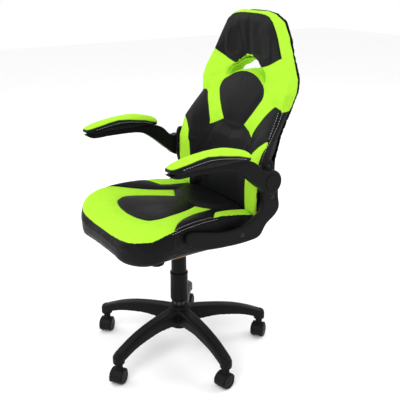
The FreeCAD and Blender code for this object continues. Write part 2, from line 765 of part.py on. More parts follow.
def main():
    left_bracket = bracket()
    left_arm = arm_frame()
    screws = arm_pad_screws()
    pad = arm_pad()
    for screw in screws.Solids:
        pad = pad.cut(screw)
    bolts = []
    washers = []
    for y, z in side_bolts():
        bolts += both_sides(bracket_bolt(y, z))
        washers += both_sides(bracket_washer(y, z))
    nodes = {
        "star_base": star_base(),
        "caster_stems": caster_stems(),
        "gas_tube": gas_tube(),
        "tube_guide_bushing": tube_guide_bushing(),
        "thrust_bearing": thrust_bearing(),
        "piston_rod": piston_rod(),
        "rod_clip": rod_clip(),
        "pressure_tube": pressure_tube(),
        "release_pin": release_pin(),
        "cover_lower": cover_lower(),
        "cover_upper": cover_upper(),
        "mechanism_housing": mechanism_housing(),
        "tilt_pivot_pin": tilt_pivot_pin(),
        "tension_spring": tension_spring(),
        "tension_bolt": tension_bolt(),
        "tension_knob": tension_knob(),
        "height_lever": height_lever(),
        "lever_grip": lever_grip(),
        "seat_plate": seat_plate(),
        "mechanism_screws": mechanism_screws(),
        "seat_board": seat_board(),
        "seat_cushion": seat_cushion(),
        "seat_dust_cover": seat_dust_cover(),
        "back_board": back_board(),
        "back_cushion": back_cushion(),
        "back_rear_cover": back_rear_cover(),
        "left_bracket": left_bracket,
        "right_bracket": mirrored(left_bracket),
        "bracket_bolts": group(bolts),
        "bracket_washers": group(washers),
        "left_arm": left_arm,
        "right_arm": mirrored(left_arm),
        "left_arm_pad": pad,
        "right_arm_pad": mirrored(pad),
        "arm_pivot_pins": group(both_sides(pivot_pin())),
        "left_pivot_cap": pivot_cap(),
        "right_pivot_cap": mirrored(pivot_cap()),
        "left_arm_pad_screws": screws,
        "right_arm_pad_screws": mirrored(screws),
    }
    nodes.update(casters())
    os.makedirs("parts", exist_ok=True)
    for name, shape in nodes.items():
        state = "ok" if shape.isValid() else "BAD"
        volumes = [round(solid.Volume / 1000.0, 2) for solid in shape.Solids]
        print(name, state, volumes, "cm3")
        shape.exportStep("parts/%s.step" % name)
    print(len(nodes), "nodes")


main()
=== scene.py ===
import json
import math
import bmesh
import bpy
import numpy as np
from mathutils import Matrix, Vector
from mathutils.bvhtree import BVHTree

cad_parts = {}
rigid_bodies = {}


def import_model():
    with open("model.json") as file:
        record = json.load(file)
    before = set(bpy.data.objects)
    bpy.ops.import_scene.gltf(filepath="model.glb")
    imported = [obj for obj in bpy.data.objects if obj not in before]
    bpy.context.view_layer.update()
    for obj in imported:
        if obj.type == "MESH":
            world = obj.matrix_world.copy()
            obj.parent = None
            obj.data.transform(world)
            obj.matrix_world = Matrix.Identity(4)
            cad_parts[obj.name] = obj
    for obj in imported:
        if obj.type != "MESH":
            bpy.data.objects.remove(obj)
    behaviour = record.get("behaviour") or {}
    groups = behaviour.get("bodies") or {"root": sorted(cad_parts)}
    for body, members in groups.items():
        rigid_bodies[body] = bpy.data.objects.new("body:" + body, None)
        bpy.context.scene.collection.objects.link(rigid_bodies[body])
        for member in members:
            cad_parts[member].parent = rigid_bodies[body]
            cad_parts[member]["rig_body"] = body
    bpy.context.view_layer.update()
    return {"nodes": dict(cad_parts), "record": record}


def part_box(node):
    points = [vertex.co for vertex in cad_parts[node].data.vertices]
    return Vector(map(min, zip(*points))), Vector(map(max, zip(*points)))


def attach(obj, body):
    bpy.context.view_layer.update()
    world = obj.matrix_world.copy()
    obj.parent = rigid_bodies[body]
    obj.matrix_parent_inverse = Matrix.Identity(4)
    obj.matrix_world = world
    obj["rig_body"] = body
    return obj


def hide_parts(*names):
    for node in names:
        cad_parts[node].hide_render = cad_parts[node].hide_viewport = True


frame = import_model()
nodes = frame["nodes"]
scene = bpy.context.scene
print("frame loaded:", len(nodes), "parts")

weldGap = 0.00002  # points closer than this are one point
noSeam = 9.0  # further than any seam
shortest = 1e-14  # a line of no length, squared


def newPiece(name, mesh):
    piece = bpy.data.objects.new(name, mesh)
    scene.collection.objects.link(piece)
    return piece


def fromBmesh(name, bm):
    mesh = bpy.data.meshes.new(name)
    bm.to_mesh(mesh)
    bm.free()
    return newPiece(name, mesh)


def mergedCopy(node, name):
    bm = bmesh.new()
    bm.from_mesh(nodes[node].data)
    bmesh.ops.remove_doubles(bm, verts=bm.verts, dist=weldGap)
    bmesh.ops.dissolve_degenerate(bm, edges=bm.edges, dist=weldGap / 10)
    return fromBmesh(name, bm)


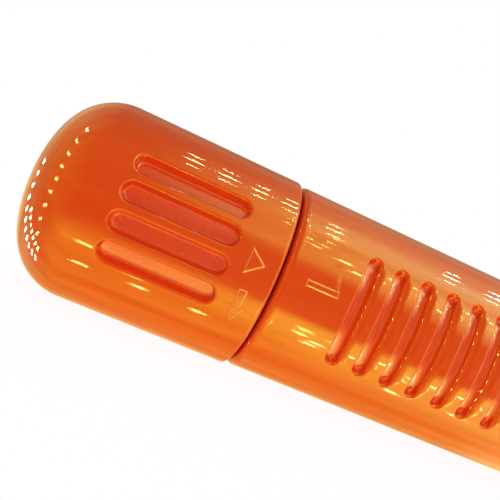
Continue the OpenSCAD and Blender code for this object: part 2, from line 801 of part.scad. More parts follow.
module lamp_leads() color("silver") placed() for (side = [-1, 1])
    wire([[lamp_x, side * lamp_lead_y, lamp_lift],
        [lamp_lead_x, side * lamp_lead_y, lamp_lift],
        [lamp_lead_x, side * lamp_lead_y, lamp_lead_z],
        [board_front_x - 2 * lead_bend, side * lamp_lead_y, lamp_lead_z],
        [board_front_x - 2 * lead_bend, side * lamp_lead_y, board_top_z]], lead_r);

// ---- The search coil ----

module coil_bobbin() color("ivory") placed() difference() {
    union() {
        disc(bobbin_r, bobbin_x, bobbin_front_x);
        for (x = flange_xs) disc(bobbin_flange_r, x, x + bobbin_flange_t);
    }
    disc(bobbin_bore_r, bobbin_x - cut, bobbin_front_x + cut);
    translate([bobbin_x - cut, -10 * lead_r, lead_z - lead_r - 0.4])
        cube([bobbin_len / 2, 20 * lead_r, bobbin_flange_r]);
}

module ferrite_rod() color("dimgray") placed() disc(rod_r, bobbin_x - 1.2, bobbin_front_x - 0.3);

module winding(from, to) {
    ring(winding_r, bobbin_r + 0.03, flange_xs[from] + bobbin_flange_t + 0.03, flange_xs[to] - 0.03);
}

module middle_winding() color("peru") placed() winding(1, 2);

module end_windings() color("sienna") placed() {
    winding(0, 1);
    winding(2, 3);
}

module coil_lead(x, y) {
    start_z = sqrt(pow(winding_r, 2) - pow(abs(y) - lead_r, 2));
    wire([[x, y, start_z], [x, y, lead_z], [board_front_x - 2 * lead_r, y, lead_z]], lead_r);
}

module coil_leads() color("goldenrod") placed() for (side = [-1, 1]) {
    coil_lead(flange_xs[1] + 2 * bobbin_flange_t, side * 2.4 * lead_r);
    coil_lead(flange_xs[0] + 2 * bobbin_flange_t, side * 7.2 * lead_r);
}

module tip_cushion() color("dimgray") placed()
    disc(nose_bore_r - tip_bore_r, bobbin_front_x + fit_gap, tip_x - tip_wall - fit_gap);

battery_cap();
cap_seal();
pressure_pad();
battery_case();
battery_terminals();
snap_plate();
snap_contacts();
battery_leads();
handle_shell();
power_button();
button_seal();
push_switch();
switch_plunger();
circuit_board();
control_chip();
small_chips();
storage_capacitors();
sounder();
inner_frame();
board_screws();
vibration_motor();
motor_shaft();
eccentric_weight();
motor_leads();
probe_shell();
joint_ring();
lamp();
lamp_leads();
lamp_window();
coil_bobbin();
ferrite_rod();
middle_winding();
end_windings();
coil_leads();
tip_cushion();
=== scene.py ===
"""Dresses the hand-held metal-finding probe and sets it up as in the photograph."""

import math

import bpy
import numpy as np
from bpy.props import FloatProperty, FloatVectorProperty, IntProperty, PointerProperty
from bpy.types import Operator, Panel, PropertyGroup
from mathutils import Matrix, Vector
from mathutils.bvhtree import BVHTree


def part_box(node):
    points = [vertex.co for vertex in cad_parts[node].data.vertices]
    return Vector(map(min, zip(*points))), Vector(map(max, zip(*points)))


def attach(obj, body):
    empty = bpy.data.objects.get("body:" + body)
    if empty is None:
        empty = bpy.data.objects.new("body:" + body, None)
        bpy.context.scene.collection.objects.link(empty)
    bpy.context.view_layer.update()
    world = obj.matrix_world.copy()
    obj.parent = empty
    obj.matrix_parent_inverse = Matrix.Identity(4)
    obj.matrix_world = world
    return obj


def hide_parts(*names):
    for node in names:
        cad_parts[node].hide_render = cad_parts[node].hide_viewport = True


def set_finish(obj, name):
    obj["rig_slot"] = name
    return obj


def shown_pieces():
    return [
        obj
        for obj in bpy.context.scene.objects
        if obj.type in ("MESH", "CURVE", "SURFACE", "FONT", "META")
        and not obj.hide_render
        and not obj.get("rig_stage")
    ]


bl_info = {
    "name": "Metal-finding probe",
    "version": (1, 0, 0),
    "blender": (4, 5, 0),
    "location": "View3D > Sidebar > Probe",
    "description": "Builds the outside, the finishes and the stage of a metal-finding probe",
    "category": "Object",
}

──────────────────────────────

[What is being asked] Read through the lines above and collect those that contain the string "nodes".

[Written answer]
    nodes = {
    nodes.update(casters())
    for name, shape in nodes.items():
    print(len(nodes), "nodes")
    return {"nodes": dict(cad_parts), "record": record}
nodes = frame["nodes"]
print("frame loaded:", len(nodes), "parts")
    bm.from_mesh(nodes[node].data)